Harder than most processors expect.

The organic loads coming out of a food and beverage facility — the BOD, the fats, oils and grease (FOG), the cleaning chemicals from CIP cycles, the sugars and starches from production — create a treatment challenge that generic, undersized ETPs consistently fail to handle. And when an ETP fails in the food industry, the consequences extend beyond regulatory non-compliance. They affect your FSSAI certification, your export eligibility, and your relationship with the community around your plant.

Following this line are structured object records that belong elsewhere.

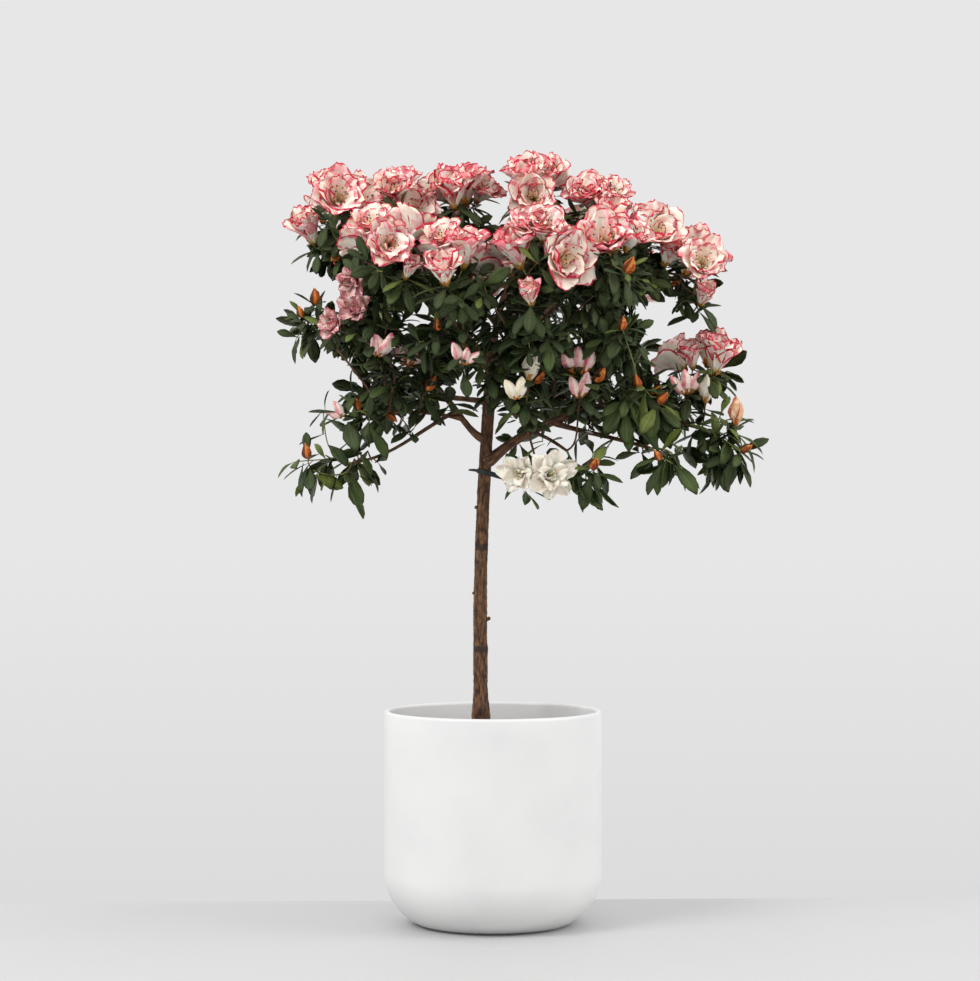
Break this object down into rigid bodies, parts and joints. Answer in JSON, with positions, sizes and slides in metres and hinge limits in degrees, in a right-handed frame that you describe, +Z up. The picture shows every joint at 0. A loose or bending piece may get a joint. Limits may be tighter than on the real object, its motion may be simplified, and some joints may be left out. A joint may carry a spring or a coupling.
{
  "type": "potted azalea shrub",
  "caption": "Azalea trained as a small standard: a wide domed crown of dark leaves and frilled red-edged blossom on one bare stem, in a plain round white ceramic pot.",
  "frame": {"origin": "middle of the pot's flat underside, on the surface that the pot stands on", "axes": "+Z up along the pot's axis; -Y is the side seen from the front, with +X to the right and the longest low sprays to both sides"},
  "size_m": [0.3904, 0.3055, 0.6124],
  "materials": {
    "pot": "satin",
    "compost": "matte",
    "bark": "matte",
    "strap": "matte",
    "leaves": "satin",
    "blossom": "matte",
    "white_blossom": "matte"
  },
  "bodies": {
    "root": {"pot": "pot", "compost": "compost", "stem": "bark", "right_bough": "bark", "right_low_bough": "bark", "right_far_bough": "bark", "right_tip_bough": "bark", "left_bough": "bark", "left_tip_bough": "bark", "left_mid_bough": "bark", "front_bough": "bark", "front_low_bough": "bark", "white_bough": "bark", "back_right_bough": "bark", "back_left_bough": "bark", "upper_left_bough": "bark", "upper_right_bough": "bark", "leader": "bark", "tie": "strap", "top_left_end": "blossom", "top_left": "blossom", "top_middle": "blossom", "top_peak": "blossom", "top_right": "blossom", "top_right_shoulder": "blossom", "top_right_end": "blossom", "front_left": "blossom", "front_middle": "blossom", "front_right": "blossom", "front_right_end": "blossom", "back_left": "blossom", "back_middle": "blossom", "back_right": "blossom", "back_right_end": "blossom", "right_lobe": "blossom", "white_flowers": "white_blossom", "middle_left_end": "leaves", "middle_left": "leaves", "middle_front_left": "leaves", "middle_front": "leaves", "middle_right": "leaves", "middle_back_left_end": "leaves", "middle_back_left": "leaves", "middle_back_right": "leaves", "middle_back_right_end": "leaves", "low_left_tip": "leaves", "low_left": "leaves", "low_left_inner": "leaves", "low_front": "leaves", "low_front_right": "leaves", "low_right": "leaves", "low_right_tip": "leaves", "low_right_under": "leaves", "hanging_front": "leaves", "low_back_left": "leaves", "low_back_right": "leaves", "low_back_right_end": "leaves"}
  },
  "joints": []
}
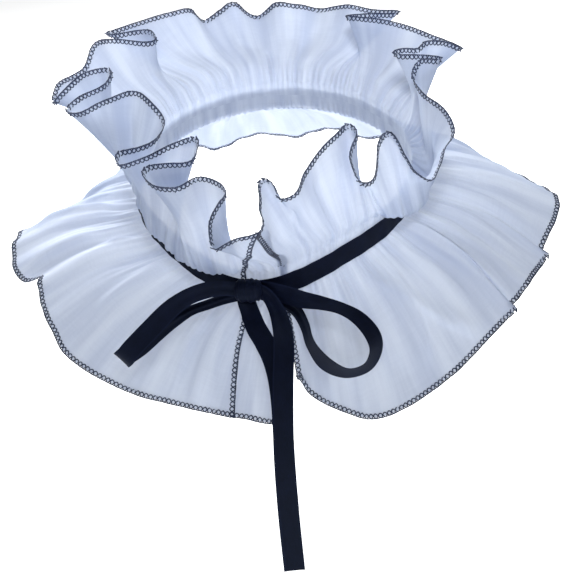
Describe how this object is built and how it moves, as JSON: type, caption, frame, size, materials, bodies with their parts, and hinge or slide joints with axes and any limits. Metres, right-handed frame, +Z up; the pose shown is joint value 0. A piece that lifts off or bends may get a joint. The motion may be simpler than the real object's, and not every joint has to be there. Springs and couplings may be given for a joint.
{
  "type": "ruff collar",
  "caption": "Sheer ruffled neck collar gathered under a dark satin ribbon tied in a front bow, worn pose, hollow for the neck.",
  "frame": {"origin": "middle of the neck ring, the oval line on which the cloth is gathered", "axes": "+Z up, -Y to the wearer's front where the bow is, +X to the wearer's left"},
  "size_m": [0.2874, 0.2313, 0.2475],
  "materials": {
    "sheer_cloth": "sheer crisp weave, soft sheen, dark overlocked edges",
    "satin_ribbon": "satin"
  },
  "bodies": {
    "root": {"upper_ruffle": "sheer_cloth", "lower_ruffle": "sheer_cloth", "neck_ribbon": "satin_ribbon", "bow_knot": "satin_ribbon", "bow_loop_left": "satin_ribbon", "bow_loop_right": "satin_ribbon", "bow_tail_front": "satin_ribbon", "bow_tail_back": "satin_ribbon"}
  },
  "joints": []
}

This guide is for food and beverage processors who want to understand what proper effluent treatment actually requires — not the minimum on paper, but the system that genuinely works.
 

What Makes Food & Beverage Wastewater Tricky

At first glance, the numbers sound manageable. A beverage plant might generate effluent with BOD in the range of 500–1,000 mg/L. But a dairy can run 3,000–5,000 mg/L BOD. A slaughterhouse can push past 10,000 mg/L. Even a packaged food facility running regular CIP cycles generates high-pH, chemically loaded surges that arrive at the ETP in waves — not steadily.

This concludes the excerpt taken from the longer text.